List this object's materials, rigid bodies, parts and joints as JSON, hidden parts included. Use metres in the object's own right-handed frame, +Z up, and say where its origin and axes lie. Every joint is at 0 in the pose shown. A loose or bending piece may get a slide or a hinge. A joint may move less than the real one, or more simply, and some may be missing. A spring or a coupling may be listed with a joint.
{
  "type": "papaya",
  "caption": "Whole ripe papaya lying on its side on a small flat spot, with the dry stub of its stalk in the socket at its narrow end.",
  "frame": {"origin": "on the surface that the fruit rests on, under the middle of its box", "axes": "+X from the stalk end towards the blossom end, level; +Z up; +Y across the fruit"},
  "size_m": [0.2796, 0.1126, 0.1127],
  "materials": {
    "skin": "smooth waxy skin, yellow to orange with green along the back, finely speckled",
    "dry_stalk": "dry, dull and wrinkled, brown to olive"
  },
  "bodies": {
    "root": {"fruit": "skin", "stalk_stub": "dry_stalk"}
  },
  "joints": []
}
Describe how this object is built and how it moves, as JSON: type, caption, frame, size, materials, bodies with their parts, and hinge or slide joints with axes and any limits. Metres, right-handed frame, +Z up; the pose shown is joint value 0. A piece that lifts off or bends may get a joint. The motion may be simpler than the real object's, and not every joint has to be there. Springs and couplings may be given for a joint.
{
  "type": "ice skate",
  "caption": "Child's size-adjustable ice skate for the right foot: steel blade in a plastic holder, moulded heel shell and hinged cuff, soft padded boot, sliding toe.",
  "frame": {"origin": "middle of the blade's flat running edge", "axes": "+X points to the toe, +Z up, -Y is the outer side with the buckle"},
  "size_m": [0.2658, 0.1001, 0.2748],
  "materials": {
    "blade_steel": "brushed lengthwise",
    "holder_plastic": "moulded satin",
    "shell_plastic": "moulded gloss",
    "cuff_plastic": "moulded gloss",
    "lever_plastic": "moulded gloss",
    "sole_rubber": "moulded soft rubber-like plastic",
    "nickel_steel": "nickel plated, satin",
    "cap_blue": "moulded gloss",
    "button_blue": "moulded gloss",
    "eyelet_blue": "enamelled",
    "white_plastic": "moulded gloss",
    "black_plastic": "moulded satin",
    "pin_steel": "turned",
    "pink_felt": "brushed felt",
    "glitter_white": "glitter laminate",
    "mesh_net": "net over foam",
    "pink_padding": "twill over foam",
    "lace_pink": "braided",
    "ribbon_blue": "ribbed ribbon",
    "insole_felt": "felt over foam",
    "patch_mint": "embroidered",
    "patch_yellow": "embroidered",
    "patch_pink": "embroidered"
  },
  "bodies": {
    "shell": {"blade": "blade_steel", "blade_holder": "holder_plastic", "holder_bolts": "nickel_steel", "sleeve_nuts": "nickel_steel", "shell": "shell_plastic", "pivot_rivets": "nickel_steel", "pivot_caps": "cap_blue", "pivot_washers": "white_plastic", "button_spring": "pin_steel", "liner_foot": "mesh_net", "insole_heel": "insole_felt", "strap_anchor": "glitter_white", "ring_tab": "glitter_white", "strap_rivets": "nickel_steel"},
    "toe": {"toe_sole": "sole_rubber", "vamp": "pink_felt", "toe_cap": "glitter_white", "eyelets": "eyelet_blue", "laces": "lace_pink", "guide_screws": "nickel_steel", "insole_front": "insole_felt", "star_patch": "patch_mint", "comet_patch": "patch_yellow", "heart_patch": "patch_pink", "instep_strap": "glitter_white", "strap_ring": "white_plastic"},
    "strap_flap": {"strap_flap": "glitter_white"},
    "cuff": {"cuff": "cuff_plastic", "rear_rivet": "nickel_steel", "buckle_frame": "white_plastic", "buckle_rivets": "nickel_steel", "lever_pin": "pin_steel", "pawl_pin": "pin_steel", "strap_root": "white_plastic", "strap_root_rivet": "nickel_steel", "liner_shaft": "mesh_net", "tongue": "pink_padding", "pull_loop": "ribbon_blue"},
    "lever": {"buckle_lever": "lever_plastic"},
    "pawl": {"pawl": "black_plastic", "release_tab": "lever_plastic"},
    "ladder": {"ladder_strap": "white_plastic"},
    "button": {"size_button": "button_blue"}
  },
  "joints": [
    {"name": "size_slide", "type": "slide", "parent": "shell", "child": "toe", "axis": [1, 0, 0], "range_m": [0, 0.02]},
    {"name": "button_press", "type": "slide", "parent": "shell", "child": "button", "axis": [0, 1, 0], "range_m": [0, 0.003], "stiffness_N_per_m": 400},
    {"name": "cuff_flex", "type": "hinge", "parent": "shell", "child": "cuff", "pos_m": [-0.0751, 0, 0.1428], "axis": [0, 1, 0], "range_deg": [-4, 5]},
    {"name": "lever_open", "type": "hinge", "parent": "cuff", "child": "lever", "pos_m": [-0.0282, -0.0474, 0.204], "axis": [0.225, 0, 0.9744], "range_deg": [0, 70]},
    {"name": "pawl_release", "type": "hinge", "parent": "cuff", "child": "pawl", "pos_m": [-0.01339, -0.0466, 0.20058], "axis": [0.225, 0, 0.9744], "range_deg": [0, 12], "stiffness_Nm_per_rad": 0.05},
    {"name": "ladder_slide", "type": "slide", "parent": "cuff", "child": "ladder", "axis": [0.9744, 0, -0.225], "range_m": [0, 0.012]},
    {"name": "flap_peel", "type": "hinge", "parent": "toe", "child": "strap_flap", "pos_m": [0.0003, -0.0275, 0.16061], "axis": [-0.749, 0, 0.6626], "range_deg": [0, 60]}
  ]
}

- - -

# GIVEN PROBLEM
Among the lines of the data, identify those with the word "that". Copy each of them.

# ANSWER FOR THE TASK
  "frame": {"origin": "on the surface that the fruit rests on, under the middle of its box", "axes": "+X from the stalk end towards the blossom end, level; +Z up; +Y across the fruit"},
Describe how this object is built and how it moves, as JSON: type, caption, frame, size, materials, bodies with their parts, and hinge or slide joints with axes and any limits. Metres, right-handed frame, +Z up; the pose shown is joint value 0. A piece that lifts off or bends may get a joint. The motion may be simpler than the real object's, and not every joint has to be there. Springs and couplings may be given for a joint.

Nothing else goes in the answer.